Amerikası, Avrupası 15-16 saatlik çalışma düzenini “8 saatlik iş günü,8 saatlik dinlenme, 8 saatlik canım ne isterse” talepleriyle büyük ölçüde halletmişken bizde ise 19. yüzyıldan bu yana yasal düzenlemelere karşın devam ediyor. Hala işçiler bazen kapitalistlerin zoruyla bazen de sefalet içinde geçim sorununu bir nebze de olsa hafifletme derdindeki işçilerin “gönüllü” mesaileriyle 8 saatlik çalışma bir hayalden öteye geçmiyor. Ağır ve uzun çalışma koşulları 8 saatlik dinlenmeyi mümkün kılmıyor. Son “8 saatlik canım ne isterse” talebi ise, televizyon karşısında uyuklama özgürlüğü veya vakit öldürme eğlencesidir artık.

1977 1 Mayısı ise hala aydınlatılmayan bir katliamın adı olarak hafızalarda. İşçiler 1886 yılında Şikago’da da Taksim’de de bedel ödediler. Şimdilerde kovid 19 belasıyla yüz yüze kalarak bedel ödemeye devam ediyorlar. İşçiler emekçiler gerçek anlamda 28 günlük tam kapanma sağlansın istiyorlar. İşçi ve emekçiler; herkese iş, güvenli gelecek, insanca çalışma koşulları sağlansın istiyor. Zenginlerden servet vergisi alınsın, açık kalması zorunlu olan işyeri ve kurumlar hariç tam kapanmaya gidilirken halka sosyal ve ekonomik destek sağlansın, yaygın aşılama yapılsın istiyor.

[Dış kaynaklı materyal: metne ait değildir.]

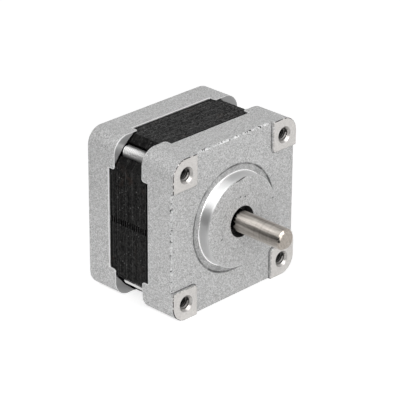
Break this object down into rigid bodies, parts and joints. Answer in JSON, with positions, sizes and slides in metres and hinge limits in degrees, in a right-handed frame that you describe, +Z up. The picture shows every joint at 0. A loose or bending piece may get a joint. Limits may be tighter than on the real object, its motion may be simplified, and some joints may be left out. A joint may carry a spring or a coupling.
{
  "type": "stepper motor",
  "caption": "Square hybrid stepper motor: cast aluminium caps on a bare lamination stack, round pilot, plain round shaft and a side connector.",
  "frame": {"origin": "centre of the pilot on the plane of the four mounting pads", "axes": "-Y along the shaft towards its tip, +Z up, +X to the right seen from the front; the body reaches towards +Y and stands on its side at the lowest Z"},
  "size_m": [0.041, 0.0423, 0.039],
  "materials": {
    "cast_cap": "blasted die casting with machined pads",
    "lamination": "black oxide on stacked sheet edges",
    "insulator": "moulded",
    "winding": "enamelled copper wire",
    "shaft_steel": "ground",
    "rotor_steel": "ground tooth tips",
    "magnet": "plain sintered magnet",
    "spacer_brass": "turned",
    "bearing_steel": "ground",
    "ball_steel": "polished",
    "cage_brass": "machined",
    "spring_steel": "spring steel",
    "screw_steel": "bright zinc plated",
    "board": "solder mask",
    "connector_plastic": "moulded nylon",
    "pin_metal": "tinned"
  },
  "bodies": {
    "housing": {"front_cap": "cast_cap", "rear_cap": "cast_cap", "stator_core": "lamination", "front_insulator": "insulator", "rear_insulator": "insulator", "coil_1": "winding", "coil_2": "winding", "coil_3": "winding", "coil_4": "winding", "coil_5": "winding", "coil_6": "winding", "coil_7": "winding", "coil_8": "winding", "front_bearing_outer_ring": "bearing_steel", "front_bearing_shields": "bearing_steel", "rear_bearing_outer_ring": "bearing_steel", "rear_bearing_shields": "bearing_steel", "wave_washer": "spring_steel", "tie_screws": "screw_steel", "spring_washers": "spring_steel", "terminal_board": "board", "connector_housing": "connector_plastic", "connector_pins": "pin_metal"},
    "rotor": {"shaft": "shaft_steel", "rotor_core_front": "rotor_steel", "rotor_core_rear": "rotor_steel", "rotor_magnet": "magnet", "front_spacer": "spacer_brass", "rear_spacer": "spacer_brass", "front_bearing_inner_ring": "bearing_steel", "rear_bearing_inner_ring": "bearing_steel"},
    "front_cage": {"front_bearing_balls": "ball_steel", "front_bearing_cage": "cage_brass"},
    "rear_cage": {"rear_bearing_balls": "ball_steel", "rear_bearing_cage": "cage_brass"}
  },
  "joints": [
    {"name": "shaft_spin", "type": "hinge", "parent": "housing", "child": "rotor", "pos_m": [0, 0, 0], "axis": [0, -1, 0], "continuous": true},
    {"name": "front_cage_roll", "type": "hinge", "parent": "housing", "child": "front_cage", "pos_m": [0, 0.0025, 0], "axis": [0, -1, 0], "continuous": true},
    {"name": "rear_cage_roll", "type": "hinge", "parent": "housing", "child": "rear_cage", "pos_m": [0, 0.0231, 0], "axis": [0, -1, 0], "continuous": true}
  ],
  "couplings": [
    {"joint": "front_cage_roll", "follows": "shaft_spin", "ratio": 0.3866},
    {"joint": "rear_cage_roll", "follows": "shaft_spin", "ratio": 0.3866}
  ]
}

Güvenli gelecek, insanca yaşam, ekmek ve özgürlük için 1 Mayıs'ta salgının özgün koşullarında özgün eylem ve etkinliklerde emekçiler taleplerini dile getirecekler. İşçi ve emekçilerin Birlik, Dayanışma ve Mücadele Günü 1 Mayıs kutlu olsun. Yaşasın 1 Mayıs!